Fresh off winning the Best Supporting Actor Oscar for “Syriana,” in 2006, Clooney began reading reports that government-aligned forces under Sudan’s President, Omar al-Bashir, were killing innocent civilians in the Darfur region of the country. It felt like a calling. He sought to travel there with a national TV network, but conditions grew so dangerous that the journalists dropped out. George and his father, Nick, a former TV anchorman who was then seventy-two, flew to southern Sudan in April, 2006, and sneaked into Darfur with a camera crew. After battling nine days of brutal heat, zero security, and rough nights in mud huts, the Clooneys returned to the U.S. in time for a rally organized by the Save Darfur Coalition on the National Mall, where other speakers included then Senator Barack Obama. A few months later, Clooney testified before the U.N. Security Council, and the next year the Clooneys released their documentary, “A Journey to Darfur.” He skipped the Oscars in 2009 to meet with President Obama and Vice-President Biden, delivering two-hundred-and-fifty-thousand signed Save Darfur postcards to them and pushing for a full-time envoy to the region.

By the time the 2024 Presidential race had begun, the actor had known Biden for decades and had known him well for fifteen years. He had last seen Biden on December 4, 2022, when Clooney was in D.C. with his wife, Amal, to be celebrated at the Kennedy Center Honors. Biden looked older, sure, but in the East Room of the White House, at the reception for the honorees, the President was playful and seemed cogent enough.

“We see Amal Clooney’s husband,” the President said, to laughter.

Yes, he was reading from prepared remarks, but far be it from an actor to take issue with someone reciting lines.

“Mentors—he mentors these—those historic kids from Parkland on their march and their lives—against gun violence,” Biden said, stumbling a bit. “I met with every one of those kids, and they really appreciate what you did, George. Not a joke.”

In February, 2024, Clooney had thought the special counsel Robert Hur’s report, which called Biden an “elderly man with a poor memory,” mean-spirited. And, when Biden gave a rousing State of the Union address in March, Clooney thought, Way to go, Mr. President. He had helped him get elected in 2020 and was happy to do so again.

For the rematch in 2024, everyone involved with the campaign knew that beating Trump would be difficult—and would require a record-breaking amount of money. The Hollywood mogul Jeffrey Katzenberg led the charge on that front. He had been helping the Democratic Party with resources—money and connections—since the early eighties, when he was an executive at Paramount Pictures and a student of the leadership of the legendary businessman Lew Wasserman. He’d backed some members of Congress, but Katzenberg’s first real foray into the world of big-donor politics came when he and David Geffen flew to Arkansas, in 1990, to meet a young governor named Bill Clinton. Since then, Katzenberg had become a top fund-raiser for Democratic Presidential candidates.

Katzenberg had known Biden since the late nineteen-eighties and was on board with his Presidential run as early as October, 2018, when he hosted a meet and greet for the former Vice-President at his Wilshire office, after which the two men dined at Madeo, in West Hollywood.
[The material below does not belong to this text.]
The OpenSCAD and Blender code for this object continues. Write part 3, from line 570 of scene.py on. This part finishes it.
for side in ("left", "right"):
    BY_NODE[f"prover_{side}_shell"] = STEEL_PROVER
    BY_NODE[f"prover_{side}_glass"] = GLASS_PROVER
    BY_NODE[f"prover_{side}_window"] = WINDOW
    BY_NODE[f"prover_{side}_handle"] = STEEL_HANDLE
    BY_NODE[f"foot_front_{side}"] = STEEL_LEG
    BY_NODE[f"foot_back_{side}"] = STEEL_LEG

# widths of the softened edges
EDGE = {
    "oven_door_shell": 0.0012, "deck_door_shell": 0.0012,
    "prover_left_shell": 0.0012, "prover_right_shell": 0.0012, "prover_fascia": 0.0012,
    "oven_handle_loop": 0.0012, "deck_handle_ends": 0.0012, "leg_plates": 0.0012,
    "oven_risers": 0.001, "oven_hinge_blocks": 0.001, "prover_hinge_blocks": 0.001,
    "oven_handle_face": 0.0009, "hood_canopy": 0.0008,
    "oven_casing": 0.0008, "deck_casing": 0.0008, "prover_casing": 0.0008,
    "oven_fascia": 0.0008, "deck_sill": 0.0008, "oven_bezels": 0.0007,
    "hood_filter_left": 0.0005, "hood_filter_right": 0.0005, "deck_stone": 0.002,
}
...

Katzenberg told him that he would support Biden’s campaign, that he thought him best positioned to beat Trump. I don’t want anything from you, he told Biden. I might be the only one who doesn’t. I just want you to win.

Biden did, in 2020, and in the process Katzenberg became more than a donor. As 2024 approached, he saw Biden’s communication struggles and thought he could help fix them. He worked on providing better lighting for Biden and trying to find a microphone that would amplify Biden when he would break into a whisper for emphasis. Katzenberg also recruited his friend Steven Spielberg, who helped coach Biden for the State of the Union and his debates, even assisting with routine campaign videos. There was, however, only so much that Hollywood magic could do.

When it came time for the reëlection campaign, Katzenberg worked on a spectacularly successful March fund-raiser, held at Radio City Music Hall, featuring Obama, Biden, and Bill Clinton. It raised twenty-six million dollars—according to the campaign, the most ever raised at a single event for a Democratic Presidential candidate. In the spring, he and top campaign aides discussed when they could bring Biden out to California. Katzenberg told the campaign that he wanted to try to hit another record number.

Katzenberg and Clooney were pals, and they had a long, successful track record of doing these events: they had broken records for Obama with a nearly fifteen-million-dollar event at Clooney’s Studio City home, in May, 2012; organized two events for Hillary Clinton, in 2016; and raked in more than seven million dollars with a July, 2020, Zoom fund-raiser in which Obama stumped for Biden.

On a rainy Easter at his home in the South of France, on the last day of March in 2024, Clooney heard from Katzenberg, who made his ask—a fund-raiser in June. Katzenberg had learned over the years that there was a cadence in terms of how many times a campaign could ask people for money. He thought that the Biden team could get another bite at the apple in the summer and then one last one on the other side of Labor Day. But Clooney was going to be in London and Tuscany in June, working with the filmmaker Noah Baumbach on “Jay Kelly,” a coming-of-age film that Baumbach had co-written with Emily Mortimer. It was a big project for Netflix, involving Clooney, Adam Sandler, and Laura Dern.